Both imaging and time domain detection techniques are used in the search for extraterrestrial life, which ranges from surveys for the planetary environments and the organic molecules that support life to searches for the radio signals broadcast – intentionally or not – by other civilisations. Carol Oliver and Ian Morrison (p.34) describe how the sensitivity of the SKA will allow us to search a greater volume of our neck of the galaxy for evidence of intelligent neighbours.

To process the enormous volumes of data produced by the SKA, Peter Quinn (p.37) argues that astronomers must research and develop new computational skills and computing architectures. The required innovation in big data science will be driven by big questions in astrophysics and cosmology.

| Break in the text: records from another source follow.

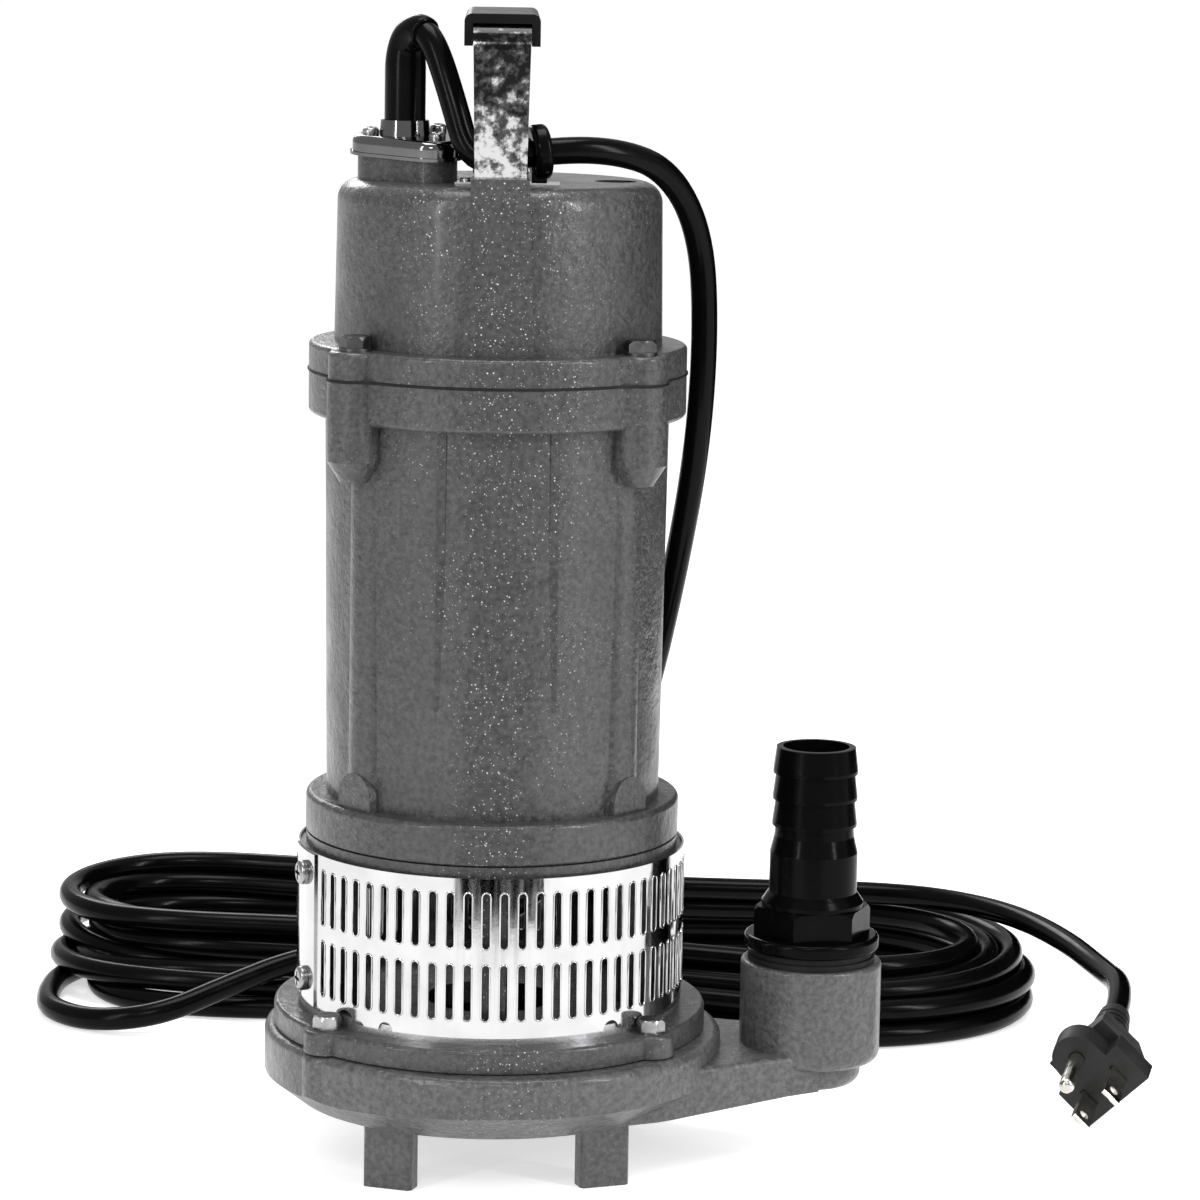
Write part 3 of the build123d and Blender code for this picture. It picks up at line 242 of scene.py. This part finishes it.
def cord_curve(name, places):
    data = bpy.data.curves.new(name, "CURVE")
    data.dimensions = "3D"
    data.resolution_u = 8
    # The thickness is each point's own radius, because a curve's bounds are taken from that
    data.bevel_depth = 1.0
    data.bevel_resolution = 6
    data.use_fill_caps = True
    spline = data.splines.new("NURBS")
    spline.points.add(len(places) - 1)
    for point, place in zip(spline.points, places):
        point.co = (place[0] * MM, place[1] * MM, place[2] * MM, 1.0)
        point.radius = CORD_R * MM
    spline.order_u = 3
    spline.use_endpoint_u = True
    piece = bpy.data.objects.new(name, data)
    bpy.context.collection.objects.link(piece)
    return piece


def centreline(piece):
    # The points of a cord's own line, with no thickness
    bare = piece.copy()
    bare.data = piece.data.copy()
    bare.data.bevel_depth = 0.0
    mesh = bpy.data.meshes.new_from_object(bare)
    line = [v.co.copy() for v in mesh.vertices]
    bpy.data.objects.remove(bare)
    bpy.data.meshes.remove(mesh)
    return line


def add_cord():
    coil = LEAD_DOWN + coil_turns()
    coil += long_side(coil[-1], PLUG_ROUTE[0], 3)
    coil = settled(UPPER_ROUTE[-5:], coil, PLUG_ROUTE)
    cord = cord_curve("mains_cord", UPPER_ROUTE + coil + PLUG_ROUTE)
    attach(cord, "pump")
    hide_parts("cord_upper_run", "cord_coil", "cord_plug_run")
    return cord


# ---------------------------------------------------------------- mesh helpers

def mesh_piece(name, verts, faces, body, smooth=True):
    mesh = bpy.data.meshes.new(name)
    mesh.from_pydata(verts, [], faces)
    mesh.validate()
    for polygon in mesh.polygons:
        polygon.use_smooth = smooth
    piece = bpy.data.objects.new(name, mesh)
    bpy.context.collection.objects.link(piece)
    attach(piece, body)
    return piece


def tube_rings(line, radii, sides, closed=False):
    # Vertices and faces of a tube round a line, each ring square to it
    verts = []
    faces = []
    count = len(line)
    side = None
    for i, place in enumerate(line):
        before = line[i - 1] if closed or i > 0 else place
        after = line[(i + 1) % count] if closed or i < count - 1 else place
        ahead = (after - before).normalized()
        if side is None:
            side = ahead.orthogonal().normalized()
        side = (side - ahead * side.dot(ahead)).normalized()
        up = ahead.cross(side)
        for k in range(sides):
            turn = 2 * math.pi * k / sides
            verts.append(place + (side * math.cos(turn) + up * math.sin(turn)) * radii[i])
    rings = count if closed else count - 1
    for i in range(rings):
        j = (i + 1) % count
        for k in range(sides):
            n = (k + 1) % sides
            faces.append((i * sides + k, i * sides + n, j * sides + n, j * sides + k))
    return verts, faces


# ---------------------------------------------------------------- detail pieces

SLEEVE_LONG = 36.0
SLEEVE_R = 5.95
SLEEVE_TAPER = 1.35
TAPER_FROM = 0.55
SLEEVE_SIDES = 28
CORD_HOLE_R = 3.6


def sleeve_tube(line, radii):
    # A tube round a line, with each end closed down to the cord inside it
    verts, faces = tube_rings(line, radii, SLEEVE_SIDES)
    for ring, outward in ((0, False), (len(line) - 1, True)):
        first = ring * SLEEVE_SIDES
        base = len(verts)
        for k in range(SLEEVE_SIDES):
            verts.append(line[ring] + (verts[first + k] - line[ring]).normalized() * CORD_HOLE_R * MM)
        for k in range(SLEEVE_SIDES):
            n = (k + 1) % SLEEVE_SIDES
            face = (first + k, first + n, base + n, base + k)
            faces.append(face if outward else face[::-1])
    return verts, faces


def add_strain_relief(line):
    # A rubber sleeve that follows the cord's own line out of the gland and tapers towards its end
    places = [line[0]]
    walked = [0.0]
    for before, after in zip(line, line[1:]):
        walked.append(walked[-1] + (after - before).length / MM)
        places.append(after)
        if walked[-1] > SLEEVE_LONG:
            break
    radii = []
    for along in walked:
        tapered = max(0.0, along / walked[-1] - TAPER_FROM) / (1.0 - TAPER_FROM)
        radii.append((SLEEVE_R - SLEEVE_TAPER * tapered) * MM)
    verts, faces = sleeve_tube(places, radii)
    sleeve = mesh_piece("strain_relief", verts, faces, "pump")
    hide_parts("cable_sleeve")


BAND_R = 57.2
SLOT_FIRST = -58.4
SLOT_PITCH = 5.2
SLOT_COUNT = 58
SLOT_WIDE = 2.5
SLOT_ROWS = [(53.8, 70.5), (74.9, 91.5)]
RIM_R = 0.28
RIM_OUT = 0.02


def on_band(across, z, start):
    turn = math.radians(start) + across / BAND_R
    radius = BAND_R + RIM_OUT
    return Vector((radius * math.cos(turn), radius * math.sin(turn), z)) * MM


def add_slot_rims():
    # The thin turned-up edge that pressing leaves round each slot
    verts = []
    faces = []
    for number in range(SLOT_COUNT):
        # The slots run round from the front's left; 0 degrees there is straight ahead
        start = -90.0 + SLOT_FIRST + number * SLOT_PITCH
        for low, high in SLOT_ROWS:
            half = SLOT_WIDE / 2
            loop = []
            for level, first in ((high - half, 0), (low + half, 180)):
                for step in range(6):
                    turn = math.radians(first + 180 * step / 5)
                    loop.append(on_band(half * math.cos(turn), level + half * math.sin(turn), start))
            ring, quads = tube_rings(loop, [RIM_R * MM] * len(loop), 6, closed=True)
            base = len(verts)
            verts += ring
            faces += [tuple(base + i for i in quad) for quad in quads]
    mesh_piece("slot_rims", verts, faces, "pump")


BEAD_R = 0.45
FLANGE_INSIDE = 0.054
LEVEL_SLACK = 0.0003
BEAD_STEP = 2.0


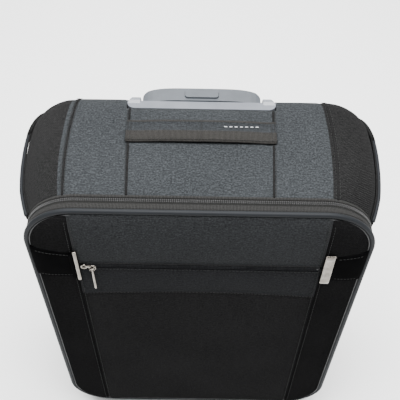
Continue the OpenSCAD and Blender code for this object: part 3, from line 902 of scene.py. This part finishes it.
def build_front():
    top, bottom = PANEL_HIGH, PANEL_LOW
    # the upper front panel wears the darker copy of the grey fabric that carries painted shade
    panel("front_upper", POCKET_Z + 1.6 * MM, top, 0, "shaded_front_fabric", ["front_upper_panel"])
    # the pocket panel wears the still darker copy of the grey fabric that carries painted shade
    panel("front_pocket", LOWER_SEAM_Z + 0.3 * MM, POCKET_Z - 1.6 * MM, 0, "shaded_pocket_fabric",
          ["front_middle_panel"])
    panel("front_lower", bottom, LOWER_SEAM_Z - 0.3 * MM, 0, "black_twill",
          ["front_lower_panel"])
    for side, name in ((-1, "left"), (1, "right")):
        # the side strips wear the darker copy of the black twill that carries painted shade
        panel(f"front_strip_{name}", bottom, top, side, "shaded_strip_twill", cap=1.5 * MM)
    for side, name in ((-1, "left"), (1, "right")):
        zs = spread([PANEL_LOW + 12 * MM, PANEL_HIGH - 12 * MM], 6 * MM)
        for shift, kind in ((-3 * MM, "inner"), (3 * MM, "outer")):
            points = [(side * (strip_x(z) + shift), front_y(strip_x(z) + shift, z) - 0.4 * MM, z)
                      for z in zs]
            places = along_path(points, [FRONT] * len(points), PANEL_STITCH_PITCH)
            stitches(f"strip_stitches_{kind}_{name}", places, PANEL_STITCH, "lid")
    xs = spread([-STRIP_SEAM + 4 * MM, STRIP_SEAM - 4 * MM], 6 * MM)
    for z, kind in ((LOWER_SEAM_Z + 3.2 * MM, "lower"), (POCKET_Z + 6 * MM, "pocket_upper"),
                    (POCKET_Z - 6 * MM, "pocket_lower")):
        points = [(x, front_y(x, z) - 0.9 * MM, z + seam_dip(z, x)) for x in xs]
        places = along_path(points, [FRONT] * len(points), PANEL_STITCH_PITCH)
        stitches(f"front_stitches_{kind}", places, PANEL_STITCH, "lid")


build_front()
bpy.context.view_layer.update()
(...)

The scale and nature of the SKA project is unprecedented in radio astronomy. Therefore it is being designed and developed in stages, beginning with the precursor telescopes that are currently operating and/or under construction, progressing into the initial phase of SKA1 construction in 2018 and entering the final phase of SKA2 construction in 2023.

The current plan is to build two arrays: a low-frequency dipole array hosted in Western Australia (Fig. 1), and a mid-frequency dish array in South Africa (Fig. 2). The teams who will design, build, operate and use the SKA will come from all over the world.

This special edition of Australasian Science celebrates the international SKA project by providing an overview of the broad range of scientific questions that astronomers hope to answer using the SKA. These questions probe the depths of human curiosity, from the origin of our universe and the nature of space and time to the evolution of galaxies and the emergence of intelligent life forms to contemplate such things.

Willem van Straten is a Senior Lecturer at Swinburne University of Technology, and Guest Editor of this edition of Australasian Science.